In de tweede plaats is het Europese hof van oordeel dat een houder van intellectuele-eigendomsrechten, zoals Mircom die deze rechten niet exploiteert maar slechts van vermeende inbreukmakers schadevergoeding wil vorderen, in beginsel gebruik kan maken van de in de Handhavingsrichtlijn benoemde maatregelen, procedures en rechtsmiddelen inzake handhaving van intellectuele eigendomsrechten, mits zijn verzoek geen misbruik uitmaakt. Dit in tegenstelling tot de conclusie van advocaat-generaal Spuznar, die meende dat copyright trolls daartoe niet. Specifiek een verzoek om informatie dient te worden afgewezen indien het ongerechtvaardigd of onredelijk is. Het Europese Hof verduidelijkt dat het aan de nationale rechter is dit te beoordelen, bijvoorbeeld of er rechtsvorderingen worden ingesteld nadat een minnelijke schikking geweigerd wordt (om maar een zo hoog mogelijk bedrag op te halen).

In de derde plaats is het Europese Hof van oordeel dat het Unierecht er in beginsel niet aan in de weg staat dat de IP-adressen van gebruikers van peer-to-peernetwerken wiens internetverbindingen zouden zijn gebruikt voor inbreukmakende handelingen systematisch door de houder van intellectuele eigendomsrechten worden verzameld, mits die verzameling een geldige grondslag kent. Het Unierecht verzet zich er evenmin tegen dat de NAW-gegevens van deze gebruikers worden meegedeeld aan deze rechthebbende of een derde ten behoeve van een schadevordering. De initiatieven en verzoeken ter zake moeten echter wel gerechtvaardigd en evenredig zijn, mogen geen misbruik maken en moeten mogelijk worden gemaakt door een nationale wettelijke maatregel die de reikwijdte van Unierechtelijke rechten en plichten beperkt. Daarbij verduidelijkt het Europese Hof dat het Unierecht voor een internetprovider als Telenet geen verplichting inhoudt om persoonsgegevens te delen met het oog op civielrechtelijke vervolging van inbreuken op het auteursrecht. Het Unierecht staat de lidstaten evenwel toe een dergelijke verplichting op te leggen.

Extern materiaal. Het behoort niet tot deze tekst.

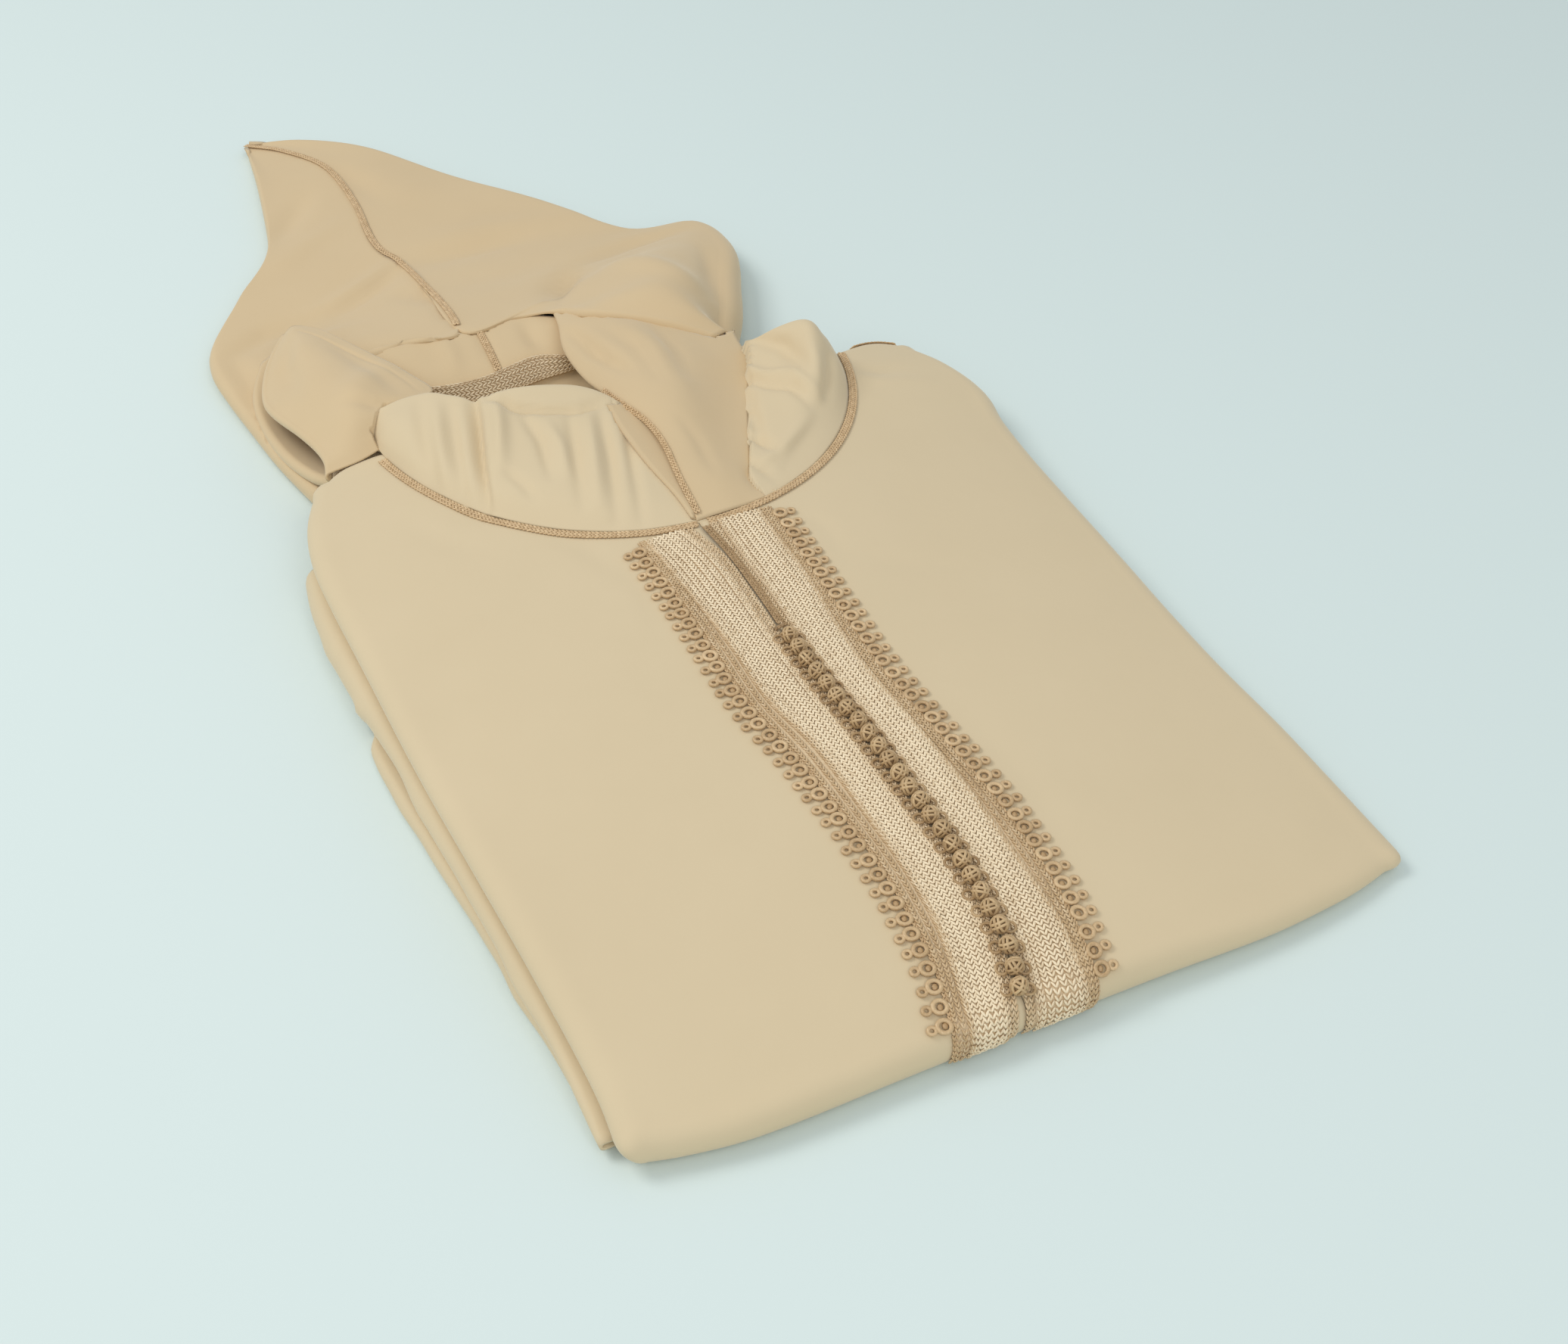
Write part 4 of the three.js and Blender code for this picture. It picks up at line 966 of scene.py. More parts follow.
@dataclass
class Hood:
    """The hood, laid out above the packet, and the throat pieces in the neck opening."""

    packet: Packet
    finishes: Finishes
    lip: float = 10.0
    ridge_radius: float = 1.8
    ridge_start: float = 5.3  # counted in rows of the crown, like the next
    lobe_start: float = 7.4
    lobe_radius: float = 3.4
    right: Rails = Rails(
        ("crown", "back", "edge"),
        (
            ((-110, 698, 5), (-108, 698, 5), (-106, 700, 3)),
            ((-89, 672, 9), (-81, 675, 9), (-72, 684, 5)),
            ((-70, 633, 12), (-52, 638, 12), (-33, 651, 6)),
            ((-66, 580, 13), (-30, 582, 14), (6, 590, 6)),
            ((-70, 517, 15), (-6, 520, 14), (51, 529, 7)),
            ((-60, 474, 17), (26, 470, 16), (90, 467, 8)),
            ((-61, 366, 37), (49, 412, 30), (131, 452, 11)),
            ((-24, 363, 38), (62, 384, 46), (137, 408, 14)),
            ((1, 348, 46), (62, 350, 54), (121, 362, 16)),
            ((12, 327, 54), (58, 327, 58), (110, 335, 16)),
            ((46, 304, 52), (68, 307, 51), (99, 315, 15)),
            ((74, 288, 43), (82, 292, 40), (91, 297, 13)),
        ),
    )
    left: Rails = Rails(
        ("crown", "back", "edge"),
        (
            ((-111, 697, 5), (-111, 694, 5), (-112, 690, 3)),
            ((-90, 671, 9), (-106, 645, 9), (-120, 626, 5)),
            ((-71, 632, 12), (-104, 580, 12), (-138, 540, 6)),
            ((-67, 579, 13), (-118, 530, 12), (-168, 496, 6)),
            ((-71, 516, 15), (-134, 481, 12), (-195, 453, 6)),
            ((-61, 473, 17), (-132, 440, 13), (-202, 425, 6)),
            ((-63, 366, 37), (-135, 398, 24), (-200, 392, 6)),
            ((-98, 367, 36), (-150, 366, 18), (-196, 360, 6)),
            ((-130, 360, 30), (-160, 330, 15), (-190, 318, 6)),
            ((-140, 286, 14), (-162, 282, 14), (-181, 274, 7)),
        ),
    )
    side: Rails = Rails(
        ("inner", "outer"),
        (
            ((-156, 420, 20), (-172, 412, 17)), ((-166, 388, 15), (-184, 382, 16)),
            ((-170, 357, 9), (-187, 352, 15)), ((-166, 322, 10), (-184, 316, 17)),
            ((-158, 290, 16), (-176, 285, 21)), ((-152, 270, 24), (-167, 264, 28)),
        ),
    )
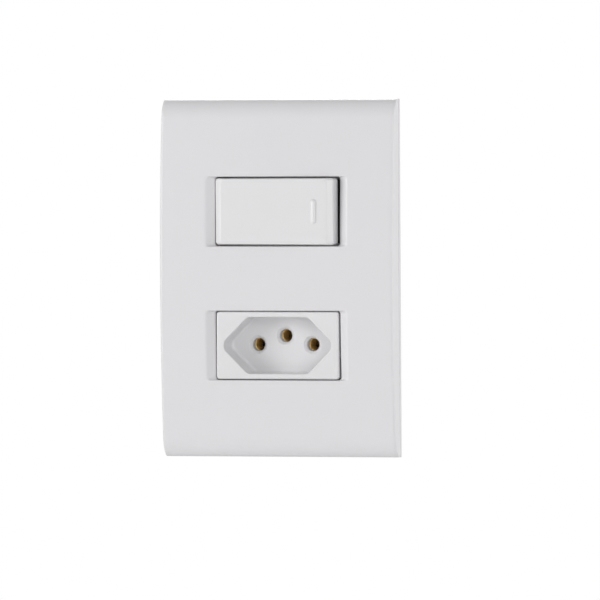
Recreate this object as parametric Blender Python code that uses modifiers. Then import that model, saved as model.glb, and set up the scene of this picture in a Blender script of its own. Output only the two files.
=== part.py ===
"""A wall switch and socket combination: one wide rocker switch above one hexagonal three-pin socket.

Metres, +Z up. The front faces -Y and the wall's surface is the plane Y = 0, with the origin at the
middle of the wall box's opening. Both modules hang in a three-bay support frame, whose middle bay is
left empty, and one cover plate with two windows closes the front.
"""

import math

import bmesh
import bpy
from mathutils import Matrix, Vector

# Clearances between pieces
SEAT_GAP = 0.0003
SHANK_GAP = 0.00035
SLIDE_GAP = 0.0004

# How far a cutter runs past the face that it opens, and how deep a joined shape is rooted
AHEAD = 0.001
ROOT = 0.0005

# Modules
MODULE_PITCH = 0.0225
FACE_WIDTH = 0.0421
FACE_GAP = 0.0002
FACE_LAP = 0.00025
WINDOW_GAP_X = 0.00088
WINDOW_GAP_Z = 0.00072
BODY_WALL = 0.0012
BODY_EDGE = 0.0006
BODY_BACK_Y = 0.0215
REAR_WALL_Y = 0.0176
REAR_WALL = 0.0014
EAR_REACH = 0.0014
EAR_LIP = 0.0004
EAR_THICK = 0.0012
HOOK_REACH = 0.0009
HOOK_HEIGHT = 0.0052
HOOK_DEEP = 0.0015
HOOK_LAND = 0.0005
FINGER_FRONT_Y = -0.0012
FINGER_BACK_Y = 0.0050
FINGER_SLIT = 0.0007
BARRIER_THICK = 0.0011

# Support frame
FRAME_BAYS = 3
FRAME_SIDE = 0.01295
FRAME_END = 0.01125
FRAME_THICK = 0.0024
FRAME_CORNER = 0.004
FRAME_RIM = 0.0012
FRAME_RIM_TALL = 0.0016
BAY_GAP = 0.0009
BAY_BAR = 0.0013
FRAME_RIB_SIDE = 0.0050
FRAME_RIB_THICK = 0.0010
FRAME_RIB_TALL = 0.0014
FRAME_RIB_INSET = 0.0090

# Mounting screws
SCREW_TO_BAY = 0.0080
SCREW_RADIUS = 0.00175
SCREW_LENGTH = 0.0250
SCREW_HEAD_LIP = 0.00175
SCREW_HEAD_TALL = 0.0020
SCREW_SLOT_TRAVEL = 0.0050
DRIVER_SLOT_WIDTH = 0.0009
DRIVER_SLOT_DEEP = 0.0009

# Cover plate
PLATE_SIDE_LAP = 0.00675
PLATE_END_LAP = 0.0071
PLATE_DEPTH = 0.0102
PLATE_BOW_RADIUS = 0.520
PLATE_END_RADIUS = 0.0062
PLATE_SIDE_RADIUS = 0.0011
PLATE_WALL = 0.0018
PLATE_BOW_STEPS = 12
SHADOW_GROOVE_Y = -0.0026
SHADOW_GROOVE_TALL = 0.0005
SHADOW_GROOVE_DEEP = 0.0004
DISH_DEPTH = 0.0021
DISH_REACH = 0.0029
COLLAR_WALL = 0.0014
COLLAR_DEPTH = 0.0018
TAB_X = 0.024
TAB_INSET = 0.0030
TAB_WIDTH = 0.0070
TAB_THICK = 0.0013
TAB_NOSE = 0.0009
TAB_NOSE_TALL = 0.0008
TAB_SET_BACK = 0.0004
RIB_SIDE = 0.0050
RIB_END = 0.0040
RIB_THICK = 0.0010
RIB_DEEP = 0.0024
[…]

Het is nu aan de Antwerpse rechter in deze kwestie te oordelen of het verzoek tot informatie van Mircom aan Telenet kan slagen.

Conclusie

Duidelijk wordt dat ook het delen van onderdelen van een mediabestand in een peer-to-peernetwerk een mededeling aan het publiek is, en daarbij geen minimumdrempel voor wat betreft de omvang daarvan geldt. Ook is het irrelevant dat dit uploaden automatisch plaatsvindt gelet op de instellingen van de software waarmee het delen van bestanden mogelijk wordt gemaakt, wanneer de gebruiker die zich geabonneerd heeft op deze software daarmee heeft ingestemd.

Interessanter is de beantwoording van de prejudiciële vragen die strekken ter beantwoording van de vraag of zogenaamde copyright trolls de volledige rechten ter zake handhaving van intellectuele eigendomsrechten onder het Unierechten toekomen. Die vraagt beantwoordt het Europese Hof onder voorwaarden bevestigend: ook een persoon die contractueel houder is van bepaalde intellectuele-eigendomsrechten die deze rechten niet zelf exploiteert maar enkel schadevergoeding vordert van vermeende inbreukmakers, kan in beginsel gebruik maken van de maatregelen, procedures en rechtsmiddelen uit hoofde van de Handhavingsrichtlijn, tenzij door onderzoek wordt vastgesteld dat daarvan misbruik wordt gemaakt.

Daarnaast is het copyright trolls onder omstandigheden toegestaan IP-adressen van gebruikers van peer-to-peernetwerken systematisch te registreren en vervolgens hun NAW-adresgegevens op te vragen opdat een schadevergoeding kan worden ingesteld. De initiatieven en verzoeken ter zake moeten evenwel gerechtvaardigd en evenredig zijn (in de zin van de AVG) en er geen misbruik wordt gemaakt.